Would you as a social media marketer genuinely say that these types of posts are “engaging”? My guess is probably not.
The metric also fails to consider the spammers, bots, professional contest enterers, and the rest of the social media underworld that can drive engagement rates up – highlighting that qualitative is usurped by quantitative when relying on the numbers alone.
Does engagement want to have its cake and eat it too?
Engagement tries for too many things at once. Engagement lacks focus. Is it a goal? Does it work as a strategy? Is it an end result? Is it an action? Is it emotion?
And at the end of the day, isn’t creating engaging content an obvious aspiration? Surely as a marketer creating engaging material is the whole point of what we do and I believe we can do better when describing and measuring our work.
As engagement eclipses from an industry term to an industry in it’s own right, the word is too malleable, ubiquitous, and vague for my personal and professional liking.
Conclusion: Say what you mean.
Instead of saying engagement, I say what I mean instead. I use words that reflect the marketing objective of the social media I produce.
If I want a response like a click-through, I say “clickable content.”

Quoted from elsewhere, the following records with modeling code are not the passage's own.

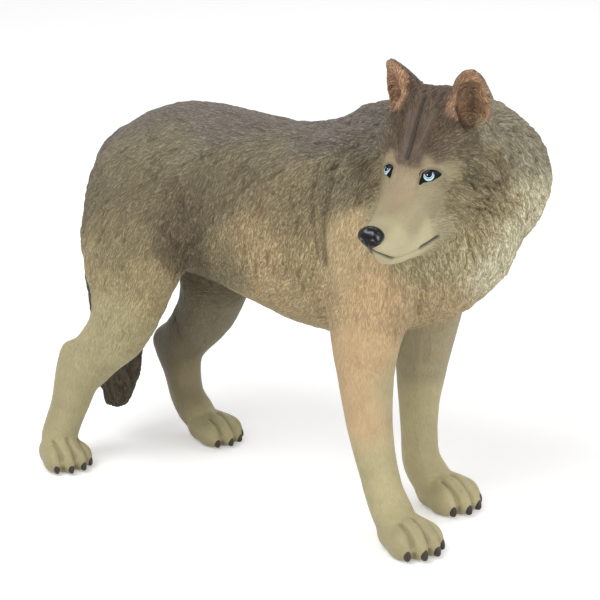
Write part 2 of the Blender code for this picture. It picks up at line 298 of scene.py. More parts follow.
def distance_to_path(points: np.ndarray, path: np.ndarray) -> np.ndarray:
    """Distance from each point to a run of straight pieces."""
    nearest = np.full(len(points), 1e9)
    for start, end in zip(path[:-1], path[1:]):
        along = end - start
        share = np.clip(((points - start) @ along) / (along @ along), 0.0, 1.0)
        nearest = np.minimum(nearest, np.linalg.norm(points - start - share[:, None] * along, axis=1))
    return nearest


# Back, belly, breast and mane, where the two sides aren't alike.
BACK_AND_MANE: tuple[GuideRow, ...] = (
    ((-66, 0, 131), (-0.9, 0, -0.35), Tone.SLATE, 15, 0.26, 0.2),
    ((-42, 0, 139), (-1, 0, 0), Tone.SLATE, 17, 0.26, 0.2),
    ((-14, 0, 137), (-1, 0, 0), Tone.SLATE, 17, 0.28, 0.2),
    ((12, 0, 134), (-1, 0, 0), Tone.SLATE, 16, 0.3, 0.25),
    ((34, 2, 141), (-0.9, 0, -0.2), Tone.SLATE, 15, 0.34, 0.35),
    ((-84, 0, 112), (-0.35, 0, -0.95), Tone.SLATE, 14, 0.26, 0.25),
    ((4, 0, 66), (-1, 0, 0), Tone.CREAM, 16, 0.2, 0.15),
    # The darker tone at the groin, under the belly between the hind legs, is painted shade.
    ((-42, 0, 68), (-1, 0, 0.2), Tone.MOSS, 13, 0.2, 0.15),
    ((62, 0, 76), (0.1, 0, -1), Tone.SAND, 12, 0.24, 0.2),
    ((80, 0, 100), (0.3, 0, -0.95), Tone.MANE_PALE, 12, 0.3, 0.4),
    ((87, 9, 137), (0.3, 0.3, -0.9), Tone.MANE, 12, 0.34, 0.35),
    ((89, 8, 117), (0.2, 0.2, -0.95), Tone.MANE_PALE, 11, 0.34, 0.4),
    ((74, 12, 151), (0.2, 0.8, -0.5), Tone.MANE, 11, 0.34, 0.3),
    ((62, 30, 140), (0.0, 0.7, -0.7), Tone.MANE, 13, 0.34, 0.4),
    ((62, 34, 118), (-0.1, 0.2, -0.95), Tone.MANE_PALE, 12, 0.34, 0.4),
    ((48, 10, 150), (-0.6, 0.6, -0.4), Tone.SLATE, 13, 0.34, 0.35),
    ((40, -14, 143), (-0.5, 0.1, -0.8), Tone.SLATE, 9, 0.34, 0.35),
    # The dark patch on the right of the neck, behind and under the turned head, is painted shade.
    ((40, -24, 131), (-0.3, 0, -0.95), Tone.DUSK, 8, 0.34, 0.35),
)

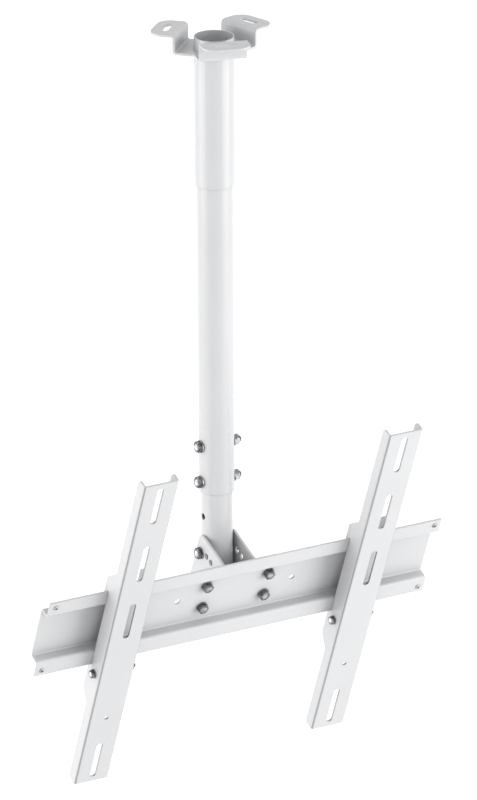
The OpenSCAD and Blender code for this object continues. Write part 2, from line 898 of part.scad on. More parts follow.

If I want a share, I use “sharable” (“likable” also works).
If I want a strategy to reach a wide audience, I talk about it having “universal appeal.”
If I want to reach a target demographic, I refer to a plan that is “focused,” “relatable,” or “timely.”
If I want emotion, I talk about it being “inspiring” or “motivating.”
Using language that is goal-oriented and purposeful words helps me find tangibles, steps, and a method. It also directs me to the meaningful variables I can analyze.
While engagement has a purpose and a place (I’m not dispelling its use altogether), I’m just giving it a sabbatical.
What about you? What do you think of engagement?
Melissa De Witte is a freelance writer and social media consultant. Melissa has an advanced degree in media, culture, and communication from New York University; and she previously worked for the Financial Times. You can follow her on Twitter at @melissadewitte.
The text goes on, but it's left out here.